Kill Zone 2 may, or may not, be worth paring with Paradox, which isn’t titled as Kill Zone 3 but is supposedly a sequel of some sort. Both have Louis Koo and Tony Jaa, but I’m assuming that they don’t reprise their roles in Kill Zone 2. (Just as Wu Jing and Simon Yam were in the first and second films but didn’t reprise their roles.)

Louis Koo has a minor role in the second film but apparently stars in the third. Tony Jaa starred in the second film but has a low billing (suggesting a minor role) in the third. Wilson Yip directed the first and third (and wrote the first), so I have hopes for the third. I’ve got it queued up on Amazon Prime for viewing, probably this weekend.

Stay guarded, my friends! Go forth and spread beauty and light.

About Wyrd Smythe

The canonical fool on the hill watching the sunset and the rotation of the planet and thinking what he imagines are large thoughts. View all posts by Wyrd Smythe

4 responses to “The Bodyguard(s)

  • Wyrd Smythe

    None of the above The Bodyguards are related to the Russian The Bodyguard (1979), which predates them all. It’s a popular name for a movie!

  • Wyrd Smythe

    Speaking of double features, although I watched these on widely separate evenings, This Is Where I Leave You (2014) and Game Night (2018), both starring the inoffensive and generally watchable Jason Bateman.

    Neither is anything to write home about (I give both an Eh! rating) but they aren’t too bad, either. I apparently find Jason Bateman movies rather forgettable. In both cases, I thought I was sitting down to watch a movie I’d never seen but quickly realized that, nope, been here, done that. But it may say something that I stuck around and watched them again.
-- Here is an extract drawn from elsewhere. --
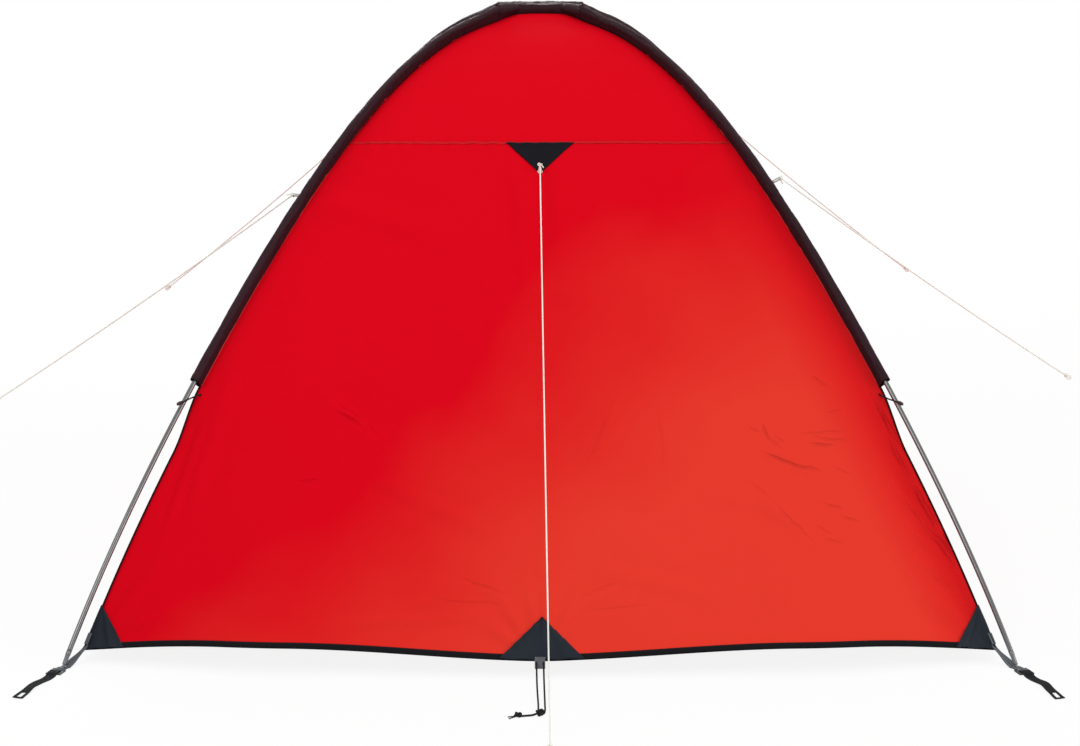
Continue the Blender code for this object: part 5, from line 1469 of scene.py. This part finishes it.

    Both are comedies. The first one has elements of drama, the second has elements of action. Neither ask much of their audience. Not sure I’d call either family movies, though. More something to watch if you’re too tired for something more demanding.

  • Wyrd Smythe

    Watched Paradox (Kill Zone 3) last night. Really very good. Not the someday classic of Kill Zone, but a worthy successor. Definitely better than Kill Zone 2 (although that one wasn’t all that bad). The third seems more of a return to the basics of the first. All three movies are unrelated in terms of character and story but use some of the same actors and production people. All three are worth seeing.

    I think I’d still pair Kill Zone with My Beloved Bodyguard (because of Sammo Hung) and then Kill Zone 2 and Paradox as a second double feature.

    After I watched Paradox, I watched John Wick 3 (again) in preparation for John Wick 4 (which I just bought from Amazon). While the Wick movies get more fantastic (by which I mean fantasy-like) with each installment, the third one is still a serious crowd pleaser and kick ass movie. Really enjoyed seeing it again and looking forward to watching #4 (probably next weekend).

  • Wyrd Smythe

    It never ceases to fascinate me which posts get attention and which get ignored. This one is currently tied (in posts written this year) for second-to-last place with this one about the Born rule being Pythagorean (my math posts usually are largely ignored, and I can understand that).

    In last place? The Juicy Ghosts post about a (pretty good) Rudy Rucker book (a tetralogy of books, actually). Don’t quite understand why that post fell flat, either! Just one of those things, I guess.